■ DATASET EXCERPT
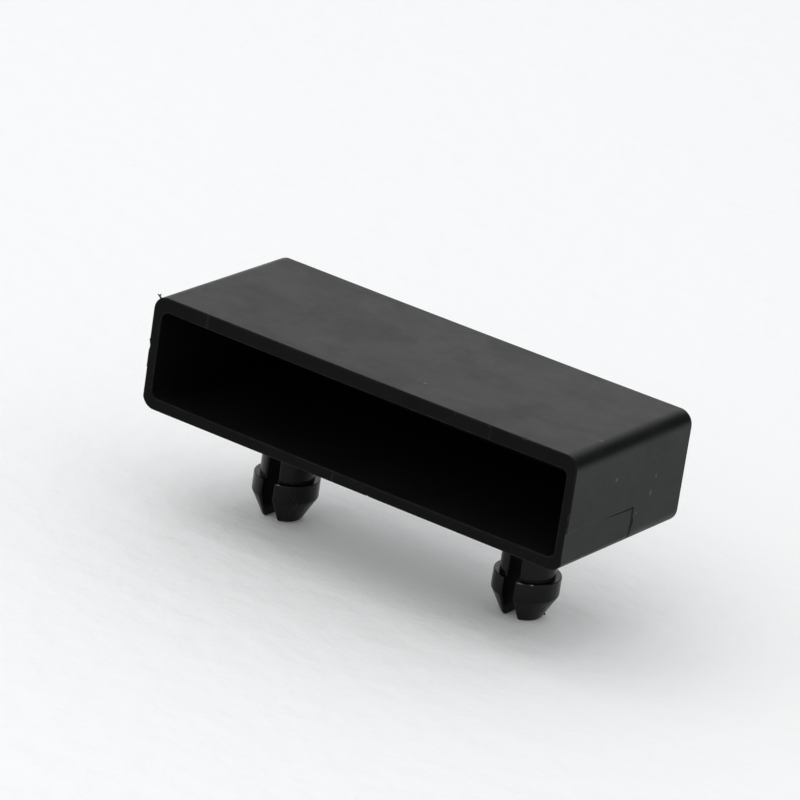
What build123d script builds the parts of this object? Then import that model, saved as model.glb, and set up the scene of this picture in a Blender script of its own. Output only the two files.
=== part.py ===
"""End cap for the end of a sprung bed slat, moulded in one piece.

A shallow rectangular pocket takes the end of the slat. Two split snap pins
under it clip into a pair of holes in the bed rail.

X runs along the pocket's width, Y from the open mouth to the closed back, and
Z up. The origin is on the underside, half way between the two pins.
"""

from build123d import *
import os

os.makedirs("parts", exist_ok=True)

# Driving dimensions, millimetres and degrees
slat_width = 53.0
slat_thickness = 8.0
slat_side_play = 1.0
slat_crown_room = 2.3
side_wall = 1.2
top_wall = 1.75
floor_wall = 1.45
back_wall = 1.5
cap_depth = 23.3
long_edge_radius = 1.7
back_edge_radius = 0.35
mouth_edge_radius = 0.12
top_sag = 0.1
top_draft = 0.38

pocket_edge_radius = 0.9
pocket_floor_radius = 0.5
pocket_sag = 0.12
pocket_draft = 0.4

pin_spacing = 33.4
pin_to_mouth = 13.5
neck_radius = 3.2
neck_length = 7.55
barb_radius = 3.85
barb_length = 2.15
barb_edge_radius = 0.12
barb_foot_radius = 0.3
nose_radius = 2.3
nose_length = 2.9
nose_edge_radius = 0.4
pin_root_radius = 0.4
pin_root_overlap = 0.6
split_width = 1.5
split_root = -1.2
split_edge_radius = 0.25

# Sizes that follow from them
pocket_width = slat_width + 2 * slat_side_play
pocket_height = slat_thickness + slat_crown_room
pocket_depth = cap_depth - back_wall
cap_width = pocket_width + 2 * side_wall
cap_height = floor_wall + pocket_height + top_wall
pin_length = neck_length + barb_length + nose_length
mouth_plane = Plane.XZ.offset(pin_to_mouth)


# One snap pin: a neck, a barb with a flat ledge, and a tapered nose
with BuildPart() as snap_pin:
    with BuildSketch(Plane.XZ) as pin_profile:
        with BuildLine():
            Polyline(
                (0, pin_root_overlap),
                (neck_radius, pin_root_overlap),
                (neck_radius, -neck_length),
                (barb_radius, -neck_length),
                (barb_radius, -neck_length - barb_length),
                (nose_radius, -pin_length),
                (0, -pin_length),
                close=True,
            )
        make_face()
        barb_edge = pin_profile.vertices().group_by(Axis.X)[-1].sort_by(Axis.Y)[-1]
        fillet(barb_edge, barb_edge_radius)
        barb_foot = pin_profile.vertices().group_by(Axis.X)[-1].sort_by(Axis.Y)[0]
        fillet(barb_foot, barb_foot_radius)
        nose_edge = pin_profile.vertices().group_by(Axis.Y)[0].sort_by(Axis.X)[-1]
        fillet(nose_edge, nose_edge_radius)
    revolve(axis=Axis.Z)

    # The split runs from front to back, with a round root just under the cap,
    # so that the two legs can spring together
    with BuildSketch(Plane.XZ):
        with Locations((0, split_root - split_width / 2)):
            Circle(split_width / 2)
            Rectangle(split_width, pin_length, align=(Align.CENTER, Align.MAX))
    extrude(amount=barb_radius, both=True, mode=Mode.SUBTRACT)
    split_walls = snap_pin.faces().filter_by(Axis.X)
    fillet(split_walls.edges().sort_by(Axis.Z)[:-2], split_edge_radius)


# The core that leaves the pocket, drafted towards its end
with BuildPart() as slat_core:
    low = floor_wall
    high = floor_wall + pocket_height
    half_width = pocket_width / 2
    with BuildSketch(mouth_plane):
        with BuildLine():
            ThreePointArc((-half_width, low), (0, low - pocket_sag), (half_width, low))
            Line((half_width, low), (half_width, high))
            ThreePointArc((half_width, high), (0, high - pocket_sag), (-half_width, high))
            Line((-half_width, high), (-half_width, low))
        make_face()
    extrude(amount=-pocket_depth)
    core_ends = slat_core.faces().filter_by(Axis.Y)
    core_walls = slat_core.faces() - core_ends
    draft(core_walls, neutral_plane=mouth_plane, angle=-pocket_draft)
    fillet(slat_core.edges() - slat_core.faces().filter_by(Axis.Y).edges(), pocket_edge_radius)
    fillet(slat_core.faces().sort_by(Axis.Y)[-1].edges(), pocket_floor_radius)


with BuildPart() as end_cap:
    # Outer body, its top wall sunk a little between the long edges and drafted
    # towards the back
    half_width = cap_width / 2
    with BuildSketch(mouth_plane):
        with BuildLine():
            Polyline((-half_width, cap_height), (-half_width, 0), (half_width, 0), (half_width, cap_height))
            ThreePointArc((half_width, cap_height), (0, cap_height - top_sag), (-half_width, cap_height))
        make_face()
    extrude(amount=-cap_depth)
    draft(end_cap.faces().sort_by(Axis.Z)[-1], neutral_plane=mouth_plane, angle=-top_draft)
    fillet(end_cap.edges() - end_cap.faces().filter_by(Axis.Y).edges(), long_edge_radius)
    fillet(end_cap.faces().sort_by(Axis.Y)[-1].edges(), back_edge_radius)

    add(slat_core.part, mode=Mode.SUBTRACT)
    fillet(end_cap.faces().sort_by(Axis.Y)[0].edges(), mouth_edge_radius)

    with GridLocations(pin_spacing, 0, 2, 1):
        add(snap_pin.part)
    seat = end_cap.faces().filter_by(Axis.Z).sort_by(SortBy.AREA)[-1]
    fillet(seat.edges().filter_by(GeomType.CIRCLE), pin_root_radius)

end_cap.part.label = "end_cap"
export_step(end_cap.part, "parts/end_cap.step")
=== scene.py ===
"""Finish for a bed slat end cap, moulded in black plastic as one piece with two split snap pins.

The moulded form comes from the frame. What the mould and handling left on it is added here:
the witness steps of the mould's side blocks, nicks in the rim, thin flash, and the finish,
with painted shade in the rim's and the pocket's colours and painted highlights on the pins' barbs.
Sizes in the modelling part are millimetres, and the finished mesh is metres.
"""

import math

import bmesh
import bpy
from mathutils import Matrix, Quaternion, Vector


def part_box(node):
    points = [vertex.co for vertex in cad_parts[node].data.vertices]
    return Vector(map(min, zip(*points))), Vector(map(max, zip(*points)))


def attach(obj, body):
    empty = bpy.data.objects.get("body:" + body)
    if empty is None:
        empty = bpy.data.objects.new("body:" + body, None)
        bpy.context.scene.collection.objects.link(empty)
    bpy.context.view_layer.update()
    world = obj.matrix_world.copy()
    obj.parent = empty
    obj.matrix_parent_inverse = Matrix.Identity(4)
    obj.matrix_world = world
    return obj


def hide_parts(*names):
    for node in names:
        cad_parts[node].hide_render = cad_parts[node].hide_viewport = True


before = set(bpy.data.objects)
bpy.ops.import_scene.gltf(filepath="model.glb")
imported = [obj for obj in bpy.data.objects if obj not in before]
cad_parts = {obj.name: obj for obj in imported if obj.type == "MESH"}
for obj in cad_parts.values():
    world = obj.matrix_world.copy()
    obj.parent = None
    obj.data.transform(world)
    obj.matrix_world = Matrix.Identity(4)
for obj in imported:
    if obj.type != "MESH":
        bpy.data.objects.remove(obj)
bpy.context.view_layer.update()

MM = 0.001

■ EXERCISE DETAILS
Count every line in the data where the string "return" occurs. Give nothing except the number.

■ RESPONSE TO THE EXERCISE
2